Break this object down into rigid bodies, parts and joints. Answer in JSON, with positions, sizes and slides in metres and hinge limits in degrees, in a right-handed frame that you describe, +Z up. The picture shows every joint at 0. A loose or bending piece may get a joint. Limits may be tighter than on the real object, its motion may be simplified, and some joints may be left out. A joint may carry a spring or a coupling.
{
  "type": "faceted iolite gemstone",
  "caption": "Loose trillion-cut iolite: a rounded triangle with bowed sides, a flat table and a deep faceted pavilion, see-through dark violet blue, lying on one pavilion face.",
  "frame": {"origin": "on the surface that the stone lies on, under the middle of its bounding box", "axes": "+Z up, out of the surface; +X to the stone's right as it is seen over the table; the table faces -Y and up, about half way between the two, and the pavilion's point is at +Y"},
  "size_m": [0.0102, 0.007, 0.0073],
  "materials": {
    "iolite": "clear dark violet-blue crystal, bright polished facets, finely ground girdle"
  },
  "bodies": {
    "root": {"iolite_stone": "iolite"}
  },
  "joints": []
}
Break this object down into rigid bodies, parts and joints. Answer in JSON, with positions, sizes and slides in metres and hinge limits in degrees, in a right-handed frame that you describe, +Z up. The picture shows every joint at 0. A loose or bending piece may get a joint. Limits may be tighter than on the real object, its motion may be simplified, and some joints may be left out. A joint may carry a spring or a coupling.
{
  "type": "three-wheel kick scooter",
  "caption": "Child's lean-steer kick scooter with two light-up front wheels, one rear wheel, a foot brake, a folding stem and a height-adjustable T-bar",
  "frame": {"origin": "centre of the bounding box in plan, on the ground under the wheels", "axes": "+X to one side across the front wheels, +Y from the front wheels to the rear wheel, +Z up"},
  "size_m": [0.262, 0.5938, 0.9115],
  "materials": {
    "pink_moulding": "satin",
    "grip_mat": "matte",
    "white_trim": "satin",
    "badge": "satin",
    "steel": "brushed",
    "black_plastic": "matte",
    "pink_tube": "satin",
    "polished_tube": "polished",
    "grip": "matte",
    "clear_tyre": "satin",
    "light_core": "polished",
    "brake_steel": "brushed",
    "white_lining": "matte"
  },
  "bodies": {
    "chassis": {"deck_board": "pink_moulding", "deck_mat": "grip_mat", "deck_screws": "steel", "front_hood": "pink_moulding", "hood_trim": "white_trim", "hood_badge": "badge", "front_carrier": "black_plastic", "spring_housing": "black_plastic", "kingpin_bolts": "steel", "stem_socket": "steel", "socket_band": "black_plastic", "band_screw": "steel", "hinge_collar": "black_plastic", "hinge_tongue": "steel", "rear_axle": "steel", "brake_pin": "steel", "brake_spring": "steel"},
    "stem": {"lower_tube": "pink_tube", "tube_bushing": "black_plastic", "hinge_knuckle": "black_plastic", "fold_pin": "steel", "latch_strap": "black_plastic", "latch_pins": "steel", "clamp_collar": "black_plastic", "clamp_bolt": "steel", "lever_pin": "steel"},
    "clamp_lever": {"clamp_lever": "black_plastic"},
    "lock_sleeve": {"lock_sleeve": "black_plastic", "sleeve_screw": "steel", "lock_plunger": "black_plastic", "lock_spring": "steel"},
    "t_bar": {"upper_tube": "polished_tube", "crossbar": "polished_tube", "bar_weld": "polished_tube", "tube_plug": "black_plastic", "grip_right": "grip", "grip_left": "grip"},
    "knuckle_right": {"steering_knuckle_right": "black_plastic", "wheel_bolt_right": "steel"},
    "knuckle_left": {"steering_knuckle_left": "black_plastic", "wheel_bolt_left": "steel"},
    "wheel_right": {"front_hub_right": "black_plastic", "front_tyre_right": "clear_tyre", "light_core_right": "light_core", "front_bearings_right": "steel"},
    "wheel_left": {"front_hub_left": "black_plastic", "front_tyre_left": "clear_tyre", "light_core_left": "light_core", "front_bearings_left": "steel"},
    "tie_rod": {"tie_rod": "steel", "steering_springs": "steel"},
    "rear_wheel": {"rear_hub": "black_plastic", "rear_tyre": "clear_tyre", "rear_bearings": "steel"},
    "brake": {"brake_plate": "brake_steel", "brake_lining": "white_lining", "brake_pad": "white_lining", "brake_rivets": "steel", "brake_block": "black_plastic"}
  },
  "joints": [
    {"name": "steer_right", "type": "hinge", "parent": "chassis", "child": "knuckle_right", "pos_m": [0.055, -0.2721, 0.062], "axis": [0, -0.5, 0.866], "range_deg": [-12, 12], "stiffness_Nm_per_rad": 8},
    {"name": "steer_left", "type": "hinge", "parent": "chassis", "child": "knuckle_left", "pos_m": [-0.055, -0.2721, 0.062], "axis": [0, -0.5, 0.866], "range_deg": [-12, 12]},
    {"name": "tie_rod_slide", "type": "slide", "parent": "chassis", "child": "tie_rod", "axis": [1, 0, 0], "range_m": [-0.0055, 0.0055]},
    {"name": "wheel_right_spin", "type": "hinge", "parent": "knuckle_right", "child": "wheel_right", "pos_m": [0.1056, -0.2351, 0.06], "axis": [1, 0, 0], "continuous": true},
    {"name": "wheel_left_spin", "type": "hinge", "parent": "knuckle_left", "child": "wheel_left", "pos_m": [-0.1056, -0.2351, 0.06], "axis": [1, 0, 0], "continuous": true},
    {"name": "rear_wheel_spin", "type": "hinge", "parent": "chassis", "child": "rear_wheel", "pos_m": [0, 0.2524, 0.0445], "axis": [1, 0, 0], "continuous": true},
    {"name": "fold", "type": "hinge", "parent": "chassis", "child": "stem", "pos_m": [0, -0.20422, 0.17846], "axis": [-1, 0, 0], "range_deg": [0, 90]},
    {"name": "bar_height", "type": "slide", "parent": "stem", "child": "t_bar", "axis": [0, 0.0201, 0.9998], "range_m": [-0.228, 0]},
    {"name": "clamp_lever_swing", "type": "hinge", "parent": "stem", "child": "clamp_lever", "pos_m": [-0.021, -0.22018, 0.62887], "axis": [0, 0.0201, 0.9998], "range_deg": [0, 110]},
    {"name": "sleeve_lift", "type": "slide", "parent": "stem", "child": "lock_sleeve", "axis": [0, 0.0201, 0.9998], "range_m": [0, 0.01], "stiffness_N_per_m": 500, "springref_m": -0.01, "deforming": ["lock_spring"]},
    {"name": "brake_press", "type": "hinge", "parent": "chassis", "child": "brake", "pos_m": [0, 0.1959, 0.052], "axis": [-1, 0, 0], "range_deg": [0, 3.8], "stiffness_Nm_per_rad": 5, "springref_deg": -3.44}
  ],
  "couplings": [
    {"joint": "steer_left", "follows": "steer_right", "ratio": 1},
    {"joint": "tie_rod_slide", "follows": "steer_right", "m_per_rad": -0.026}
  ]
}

:: Exercise aim ::
Set down the listing above in full, please, exactly as it appears.

:: Response to the exercise ::
Break this object down into rigid bodies, parts and joints. Answer in JSON, with positions, sizes and slides in metres and hinge limits in degrees, in a right-handed frame that you describe, +Z up. The picture shows every joint at 0. A loose or bending piece may get a joint. Limits may be tighter than on the real object, its motion may be simplified, and some joints may be left out. A joint may carry a spring or a coupling.
{
  "type": "faceted iolite gemstone",
  "caption": "Loose trillion-cut iolite: a rounded triangle with bowed sides, a flat table and a deep faceted pavilion, see-through dark violet blue, lying on one pavilion face.",
  "frame": {"origin": "on the surface that the stone lies on, under the middle of its bounding box", "axes": "+Z up, out of the surface; +X to the stone's right as it is seen over the table; the table faces -Y and up, about half way between the two, and the pavilion's point is at +Y"},
  "size_m": [0.0102, 0.007, 0.0073],
  "materials": {
    "iolite": "clear dark violet-blue crystal, bright polished facets, finely ground girdle"
  },
  "bodies": {
    "root": {"iolite_stone": "iolite"}
  },
  "joints": []
}
Break this object down into rigid bodies, parts and joints. Answer in JSON, with positions, sizes and slides in metres and hinge limits in degrees, in a right-handed frame that you describe, +Z up. The picture shows every joint at 0. A loose or bending piece may get a joint. Limits may be tighter than on the real object, its motion may be simplified, and some joints may be left out. A joint may carry a spring or a coupling.
{
  "type": "three-wheel kick scooter",
  "caption": "Child's lean-steer kick scooter with two light-up front wheels, one rear wheel, a foot brake, a folding stem and a height-adjustable T-bar",
  "frame": {"origin": "centre of the bounding box in plan, on the ground under the wheels", "axes": "+X to one side across the front wheels, +Y from the front wheels to the rear wheel, +Z up"},
  "size_m": [0.262, 0.5938, 0.9115],
  "materials": {
    "pink_moulding": "satin",
    "grip_mat": "matte",
    "white_trim": "satin",
    "badge": "satin",
    "steel": "brushed",
    "black_plastic": "matte",
    "pink_tube": "satin",
    "polished_tube": "polished",
    "grip": "matte",
    "clear_tyre": "satin",
    "light_core": "polished",
    "brake_steel": "brushed",
    "white_lining": "matte"
  },
  "bodies": {
    "chassis": {"deck_board": "pink_moulding", "deck_mat": "grip_mat", "deck_screws": "steel", "front_hood": "pink_moulding", "hood_trim": "white_trim", "hood_badge": "badge", "front_carrier": "black_plastic", "spring_housing": "black_plastic", "kingpin_bolts": "steel", "stem_socket": "steel", "socket_band": "black_plastic", "band_screw": "steel", "hinge_collar": "black_plastic", "hinge_tongue": "steel", "rear_axle": "steel", "brake_pin": "steel", "brake_spring": "steel"},
    "stem": {"lower_tube": "pink_tube", "tube_bushing": "black_plastic", "hinge_knuckle": "black_plastic", "fold_pin": "steel", "latch_strap": "black_plastic", "latch_pins": "steel", "clamp_collar": "black_plastic", "clamp_bolt": "steel", "lever_pin": "steel"},
    "clamp_lever": {"clamp_lever": "black_plastic"},
    "lock_sleeve": {"lock_sleeve": "black_plastic", "sleeve_screw": "steel", "lock_plunger": "black_plastic", "lock_spring": "steel"},
    "t_bar": {"upper_tube": "polished_tube", "crossbar": "polished_tube", "bar_weld": "polished_tube", "tube_plug": "black_plastic", "grip_right": "grip", "grip_left": "grip"},
    "knuckle_right": {"steering_knuckle_right": "black_plastic", "wheel_bolt_right": "steel"},
    "knuckle_left": {"steering_knuckle_left": "black_plastic", "wheel_bolt_left": "steel"},
    "wheel_right": {"front_hub_right": "black_plastic", "front_tyre_right": "clear_tyre", "light_core_right": "light_core", "front_bearings_right": "steel"},
    "wheel_left": {"front_hub_left": "black_plastic", "front_tyre_left": "clear_tyre", "light_core_left": "light_core", "front_bearings_left": "steel"},
    "tie_rod": {"tie_rod": "steel", "steering_springs": "steel"},
    "rear_wheel": {"rear_hub": "black_plastic", "rear_tyre": "clear_tyre", "rear_bearings": "steel"},
    "brake": {"brake_plate": "brake_steel", "brake_lining": "white_lining", "brake_pad": "white_lining", "brake_rivets": "steel", "brake_block": "black_plastic"}
  },
  "joints": [
    {"name": "steer_right", "type": "hinge", "parent": "chassis", "child": "knuckle_right", "pos_m": [0.055, -0.2721, 0.062], "axis": [0, -0.5, 0.866], "range_deg": [-12, 12], "stiffness_Nm_per_rad": 8},
    {"name": "steer_left", "type": "hinge", "parent": "chassis", "child": "knuckle_left", "pos_m": [-0.055, -0.2721, 0.062], "axis": [0, -0.5, 0.866], "range_deg": [-12, 12]},
    {"name": "tie_rod_slide", "type": "slide", "parent": "chassis", "child": "tie_rod", "axis": [1, 0, 0], "range_m": [-0.0055, 0.0055]},
    {"name": "wheel_right_spin", "type": "hinge", "parent": "knuckle_right", "child": "wheel_right", "pos_m": [0.1056, -0.2351, 0.06], "axis": [1, 0, 0], "continuous": true},
    {"name": "wheel_left_spin", "type": "hinge", "parent": "knuckle_left", "child": "wheel_left", "pos_m": [-0.1056, -0.2351, 0.06], "axis": [1, 0, 0], "continuous": true},
    {"name": "rear_wheel_spin", "type": "hinge", "parent": "chassis", "child": "rear_wheel", "pos_m": [0, 0.2524, 0.0445], "axis": [1, 0, 0], "continuous": true},
    {"name": "fold", "type": "hinge", "parent": "chassis", "child": "stem", "pos_m": [0, -0.20422, 0.17846], "axis": [-1, 0, 0], "range_deg": [0, 90]},
    {"name": "bar_height", "type": "slide", "parent": "stem", "child": "t_bar", "axis": [0, 0.0201, 0.9998], "range_m": [-0.228, 0]},
    {"name": "clamp_lever_swing", "type": "hinge", "parent": "stem", "child": "clamp_lever", "pos_m": [-0.021, -0.22018, 0.62887], "axis": [0, 0.0201, 0.9998], "range_deg": [0, 110]},
    {"name": "sleeve_lift", "type": "slide", "parent": "stem", "child": "lock_sleeve", "axis": [0, 0.0201, 0.9998], "range_m": [0, 0.01], "stiffness_N_per_m": 500, "springref_m": -0.01, "deforming": ["lock_spring"]},
    {"name": "brake_press", "type": "hinge", "parent": "chassis", "child": "brake", "pos_m": [0, 0.1959, 0.052], "axis": [-1, 0, 0], "range_deg": [0, 3.8], "stiffness_Nm_per_rad": 5, "springref_deg": -3.44}
  ],
  "couplings": [
    {"joint": "steer_left", "follows": "steer_right", "ratio": 1},
    {"joint": "tie_rod_slide", "follows": "steer_right", "m_per_rad": -0.026}
  ]
}